The Pences were able to obtain a relatively low tax rate thanks to losses and tax breaks they claimed, including $8,923 in gifts to charity.

Their 2015 income was the lowest of the 10 years of released tax returns, though in all years they brought home a six-figure income. The peak came in 2009 and 2010, when they earned more than $187,000.

“The Pence family has been honored to serve their state and their nation for the past 16 years, while raising three great children and putting them through college,” said spokesman Marc Lotter.

“These tax returns clearly show that Mike and Karen Pence have paid their taxes, supported worthy causes, and, unlike the Clintons, the Pences have not profited from their years in public service.”

Every major US presidential nominee since Richard Nixon has released their tax returns before the election, but Trump has repeatedly punted on the issue.

In releasing Pence’s returns, Trump’s campaign again said Friday that the candidate “plans to release his tax returns upon completion of a routine audit.”

Democratic presidential nominee Hillary Clinton (L) is greeted by actress Laverne Cox during an LGBT for Hillary Gala at the Cipriani in New York on September 9, 2016. (AFP PHOTO/Brendan Smialowski)
Democratic presidential nominee Hillary Clinton (L) is greeted by actress Laverne Cox during an LGBT for Hillary Gala at the Cipriani in New York on September 9, 2016. (AFP PHOTO/Brendan Smialowski)

Trump’s rival for the presidency, Democratic nominee and former first lady Hillary Clinton, has described Trump as “dead wrong” for saying that his tax returns were not the concern of everyday Americans.

“He clearly has something to hide,” she said this week.

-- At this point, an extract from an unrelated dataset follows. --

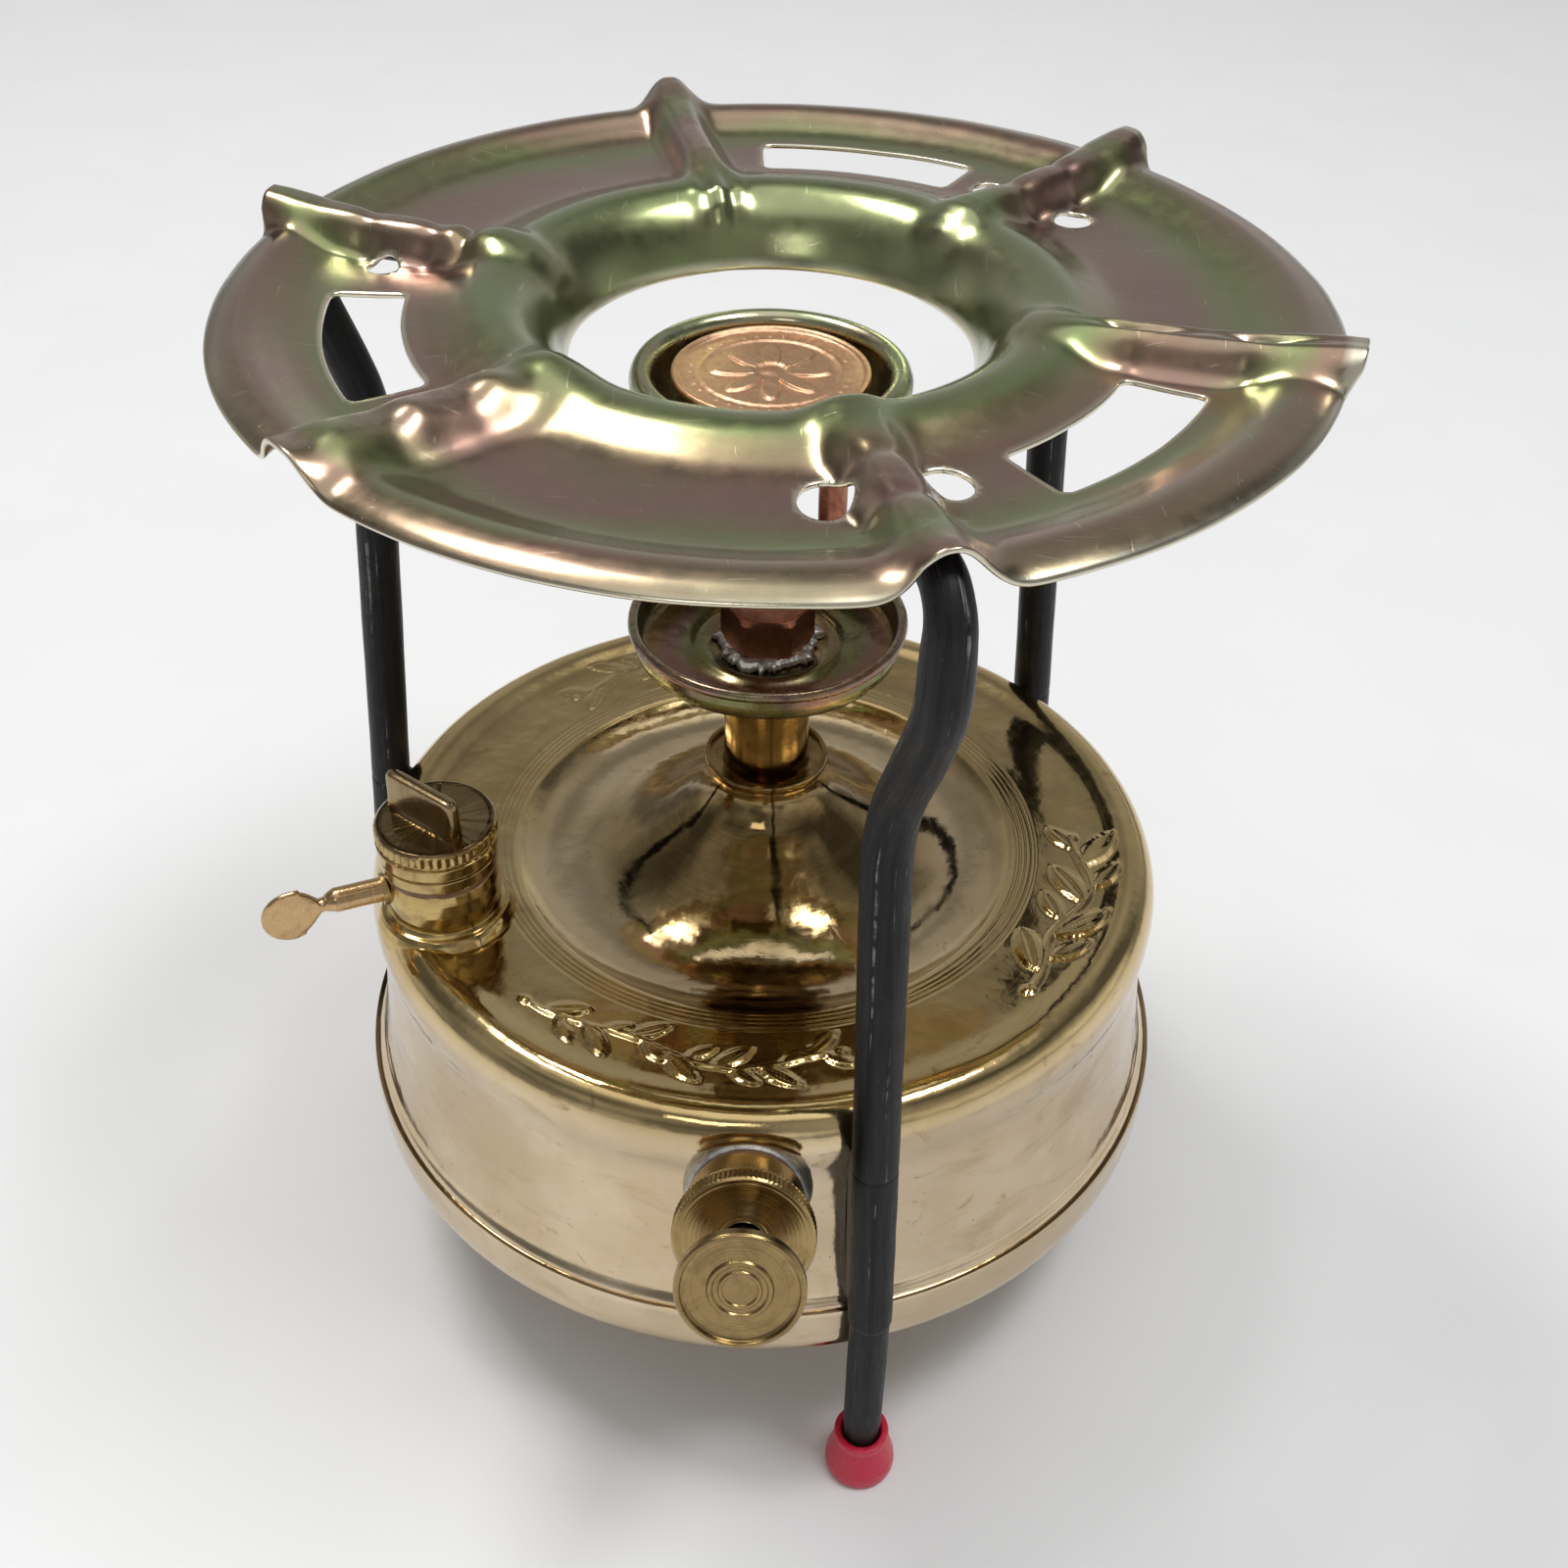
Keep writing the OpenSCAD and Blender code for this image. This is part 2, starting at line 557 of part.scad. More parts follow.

Christina Reynolds, a deputy spokeswoman for Clinton’s campaign, added: “As prominent Republicans have speculated, Trump’s returns could reveal further ties to Russia and its oligarchs, the truth about his personal wealth, or more lies about his charitable contributions. But we won’t know until we see them.”

“We’re pleased to see that one member of the Trump ticket has decided to meet the long-held threshold for disclosure in a modern day presidential campaign,” she said.

“But it’s Donald Trump… running to be our next president.”